White House Brief: Things to Know about Jill Stein
Posted 2:29 a.m. Saturday
RICHMOND, Va. — Green Party candidate Jill Stein sees an opening to woo disaffected Democrats, environmentalists and young radicals inspired to political action by the candidacy of Democrat Bernie Sanders. Things to know about Stein, a longtime activist who has never won statewide or national political office:
This isn't Stein's first foray into presidential politics. She ran on the Green Party line in 2012, failing to crack 500,000 votes or generate any significant spotlight. She thinks this time could be different, thanks to Sanders. Stein wasted no time swooping in on his political revolution, campaigning in Philadelphia during the Democratic National Convention and rallying throngs of angry Sanders' supporters outside of the convention hall when the Vermont senator conceded the nod to Hillary Clinton.
Stein's running on a platform of erasing all existing student debt, mobilizing what she calls a wartime effort to switch the United States to 100 percent renewable energy by 2030 and disengaging from foreign wars that she says the United States has no business being in. She's offering a dark view of the future, saying both Republicans and Democrats are leading the country into imminent disaster.
She's admitted that winning the presidency isn't quite the ultimate goal. Instead, Stein's hoping to capitalize on fresh interest in third party candidates to build momentum for the Green Party, which has had success in some local elections but has largely failed to make a dent in state or national politics. Stronger than normal turnout for Stein could help keep the Green Party on state ballots and provide additional public funding for future elections if Stein cracks 5 percent, a tall task at this point.

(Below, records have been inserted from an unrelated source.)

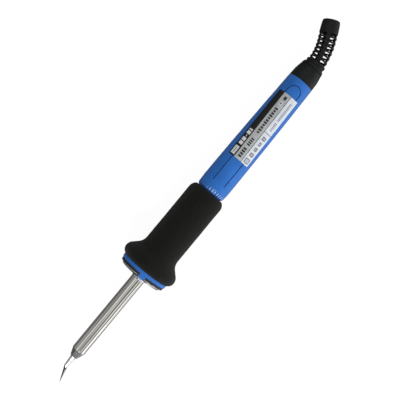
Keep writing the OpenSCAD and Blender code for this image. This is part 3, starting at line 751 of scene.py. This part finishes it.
def finish_nodes():
    """Every CAD node gets the material of its slot."""
    looks = {
        "stainless_steel": drawn_steel(),
        "plated_copper": plated_bit(),
        "shield_chrome": chrome(),
        "screw_steel": zinc_steel(),
        # The blue plastic's last two colours are a painted highlight on the shoulder's ribs and painted shade
        # in its grooves
        "blue_plastic": moulded("blue_plastic", (0.014, 0.104, 0.375), (0.018, 0.122, 0.420), (0.3, 0.42),
                                7, 0.12, worn=(0.10, 0.28, 0.62), specular=0.22,
                                rib_highlight=(0.36, 0.55, 0.82), groove_shade=(0.006, 0.03, 0.14)),
        "black_plastic": moulded("black_plastic", (0.0045, 0.0058, 0.0055), (0.0080, 0.0098, 0.0094),
                                 (0.42, 0.55), 6, 0.3, worn=(0.05, 0.05, 0.05), specular=0.2),
        "gasket_fibre": fibre("gasket_fibre", (0.008, 0.008, 0.012), (0.02, 0.02, 0.028), 3, (3, 1, 1)),
        "grip_foam": foam(),
        "boot_rubber": rubber(),
        "label_foil": print_stock("label_stock", (0.60, 0.61, 0.63), (0.72, 0.73, 0.75), (0.3, 0.42)),
        "ceramic": fibre("ceramic", (0.78, 0.75, 0.67), (0.88, 0.86, 0.80), 2),
        "resistance_wire": fibre("resistance_wire", (0.22, 0.20, 0.18), (0.42, 0.38, 0.33), 4, (0.3, 1, 1),
                                 (0.35, 0.6), 1.0),
        "mica": fibre("mica", (0.45, 0.36, 0.25), (0.68, 0.58, 0.44), 1.2, (0.4, 1, 1), (0.25, 0.5)),
        "glass_fibre": fibre("glass_fibre", (0.66, 0.62, 0.50), (0.86, 0.83, 0.74), 5, (1, 2, 2)),
        "phenolic": fibre("phenolic", (0.09, 0.05, 0.03), (0.19, 0.11, 0.07), 2.5, (1, 1, 1), (0.4, 0.6)),
        "terminal_brass": fibre("terminal_brass", (0.62, 0.44, 0.17), (0.80, 0.62, 0.30), 4, (0.2, 1, 1),
                                (0.25, 0.42), 1.0),
    }
    slots = {part["node"]: part["material_slot"] for part in frame["record"]["subparts"]}
    for name, node in NODES.items():
        node.data.materials.clear()
        node.data.materials.append(looks[slots[name]])


def build_floor():
    """A white sheet under the iron, which glows to the eye. In the tool's reflections it is dim
    except towards -Y."""
    low = cad_box[0][2] - 0.2 * MM
    reach, cells = 2.5, 24
    steps = [-reach + 2 * reach * i / cells for i in range(cells + 1)]
    corners = [i * (cells + 1) + j for i in range(cells) for j in range(cells)]
    floor = new_mesh("floor", [(x, y, low) for x in steps for y in steps],
                     [(a, a + cells + 1, a + cells + 2, a + 1) for a in corners])
    p = Paint("floor_white", Specular_IOR_Level=0.1)
    cloud = p.noise(0.01, 3)
    p.set(Base_Color=p.mix(cloud, (0.90, 0.90, 0.90), (0.93, 0.93, 0.93)),
          Roughness=p.span(cloud, 0, 1, 0.8, 0.9))
    rays = p.node("ShaderNodeLightPath").outputs
    glow = p.node("ShaderNodeEmission", {"Strength": 1.02})
    sideways = p.span(p.axis("Y"), -18, -45, 0.16, 1.1)
    ahead = p.span(p.axis("X"), -120, -90, 0.1, 1.0)
    dim = p.node("ShaderNodeEmission", {"Strength": p.math("MULTIPLY", sideways, ahead)})
    lit = p.node("ShaderNodeMixShader", {0: p.math("MULTIPLY", rays["Is Camera Ray"], 0.93),
                                         1: p.shader.outputs[0], 2: glow.outputs[0]})
    both = p.node("ShaderNodeMixShader", {0: rays["Is Glossy Ray"], 1: lit.outputs[0], 2: dim.outputs[0]})
    p.tree.links.new(both.outputs[0], p.tree.nodes["Material Output"].inputs["Surface"])
    floor.data.materials.append(p.material)


place_camera()
build_floor()
light_scene()
finish_nodes()
build_grip()
build_label()
build_boot()
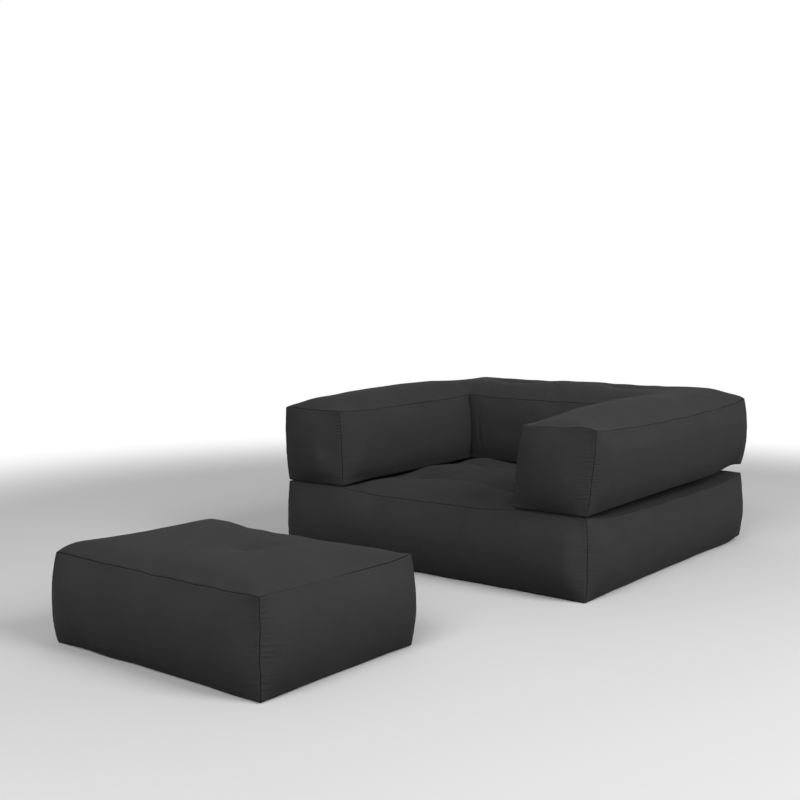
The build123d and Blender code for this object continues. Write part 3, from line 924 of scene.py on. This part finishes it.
def box_seams(half, depth):
    """Distance to the seams of a rectangular cushion."""
    return lambda x, y: np.minimum(half - abs(x), np.minimum(y, depth - y))


def surround_seams(x, y):
    """Distance to the seams of the U-shaped cushion, 0 inside the opening."""
    inside = (abs(x) < OPENING_HALF) & (y < OPENING_DEPTH)
    front = np.where(abs(x) >= OPENING_HALF, y, 1)
    edge = np.minimum(np.minimum(BASE_HALF - abs(x), BASE_DEPTH - y), front)
    return np.where(inside, 0, np.minimum(edge, opening_distance(x, y)))


print("surround seam distance on an arm:", round(float(surround_seams(0.4, 0.3)), 3))

# %% [markdown]
# ## Border panels
# A border's grid runs along its wall and up it. Besides the roll at its seams it has gathers beside the
# upright ones, slight lumps of stuffing, and ripples where the long seams gather it.


# %% Borders round a cushion
BORDER_LINES_ALONG, BORDER_LINES_UP = 0.006, 0.0022


def border_relief(side, u, v, length, height, seed):
    """How far the cloth of a border stands out, at its distances along and up, and to its nearest seam."""
    nearest = np.minimum(np.minimum(u, length - u), np.minimum(v, height - v))
    first, last = side["puckers"]
    ends = 1 - np.exp(-((np.minimum(v, height - v) / 0.006) ** 2))
    lift = seam_roll(nearest) + ends * (pucker(u, v, first, seed) + pucker(length - u, v, last, seed + 7))
    rim = 1 - np.exp(-((nearest / 0.012) ** 2))
    lift = lift + 0.0011 * rim * lumps(u, v, 0.23, seed + 3)
    long_gathers = 0.0006 * np.exp(-(height - v) / 0.03) + 0.0008 * np.exp(-v / 0.03)
    lift = lift + rim * long_gathers * gathers(u, 0.05, seed + 5)
    if side["folds"]:
        lift = lift + rim * side["folds"](u, v)
    return lift, nearest


def border_panel(cushion, side, seed, moved):
    """One border of a cushion, from its wall."""
    (x0, y0), (x1, y1) = side["from"], side["to"]
    length, height = math.hypot(x1 - x0, y1 - y0), cushion.height
    along, up = cloth_lines(0, length, BORDER_LINES_ALONG), cloth_lines(0, height, BORDER_LINES_UP)
    s, h = np.meshgrid(along / length, up / height, indexing="ij")
    smooth = border_points(side, cushion.upper, cushion.lower, s, h) + carried(moved, along, up)
    normals, turned = outward(smooth, np.array([*side["out"], 0.0]))
    lift, nearest = border_relief(side, s * length, h * height, length, height, seed)
    points = cushion.place(smooth + normals * lift[..., None])
    inside = cushion.place(smooth - LINING_DEPTH * normals)
    cells = np.ones((len(along) - 1, len(up) - 1), bool)
    grain = np.stack([s * length, h * height], axis=-1)
    few_along = few_lines(along, near=side["fine"])
    name = f"{cushion.name}_cover_{side['name']}"
    return shell(name, points, inside, turned, grain, cells, few_along, few_lines(up), nearest)


print("borders use lines", BORDER_LINES_ALONG * 1000, "mm apart along and", BORDER_LINES_UP * 1000, "mm up")

# %% [markdown]
# ## Sewing a cushion
# All three covers are sewn by the same steps: blow the coarse cushion up, make the large panels, then go
# round the borders. Each panel gets its cloth and its body, and stands for its measured node.
#
# The fronts of the base and of the arms swell past the fold. Those that fold out each get a mesh of their
# own;
# nothing flattens them towards the fold.


# %% From patterns to covers
def press_flat(piece, height, tilt):
    """Gives a front border a mesh of its own; it is not flattened here."""
    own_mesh(piece)


def dress(piece, body, node):
    """Gives a panel its cloth and its body, and lets it stand for its measured node."""
    piece.data.materials.append(cover_cloth)
    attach(piece, body)
    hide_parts(node)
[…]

Stein dismisses Democratic critics' comments that she's a spoiler who could help hand the election to Republican Donald Trump. She says she won't be able to sleep at night if either Clinton or Trump is elected.
Stein, 66, graduated from Harvard Medical School in 1979, going on to work in internal medicine with a focus on young adults.
As a mother and doctor living in Lexington, Massachusetts, she turned to environmental activism in the 1990s. She joined efforts to regulate coal plants in Massachusetts and reduce mercury in the food and water supply. Using her medical background, Stein testified before several legislative committees on the harmful effects of mercury and other pollutants in child brain development.
In 2002, the state's Green-Rainbow Party recruited her to run for governor. A political newcomer, Stein thought achieving electoral success could help advance her activist causes. She lost the race, and went on to lose every race after, including bids for the state legislature in 2004, secretary of state in 2006, governor again in 2010 and president in 2012.
MOMENT TO REMEMBER
Cries of "Jill Not Hill" dotted the streets outside the Democratic National Convention in Philadelphia last July.
Stein hit a peak of sorts that week, when angry supporters of Sanders stormed out of the convention hall to protest the Vermont senator's decision to endorse Clinton. On the convention's second night, Stein led a rally of hundreds in sweltering heat right outside the convention hall.
Her language sounded familiar: She pledged to continue the "political revolution" Sanders had started and said only she could be a vessel for the change Americans were truly seeking.
Stein's also been forced to explain away some of the comments her running mate, human rights activist Ajamu Baraka. He's called President Barack Obama an "Uncle Tom." Stein told The Washington Post's editorial board she would never use the same language, but said Baraka is speaking to a "disenfranchised demographic."
HOW MANY VOTES?
In her various campaigns for public office, Stein's barely amounted to more than a blip on the radar.
She's won just two elections: Her races for town meeting members in Lexington, Massachusetts, in 2005 and 2008. Those races took about a few hundred votes to win.
In her state and national races, she did once crack double digits. Running for secretary of state in Massachusetts in 2006, she took 18 percent of the vote — which amounted to just about 350,000 votes. She won 76,000 — or less than 4 percent — in her 2002 gubernatorial bid. In 2010, she won even fewer, bringing in less than 33,000.
Ralph Nader, the last Green Party candidate to make a difference in a national election, won nearly 3 million votes in the 2000 presidential contest.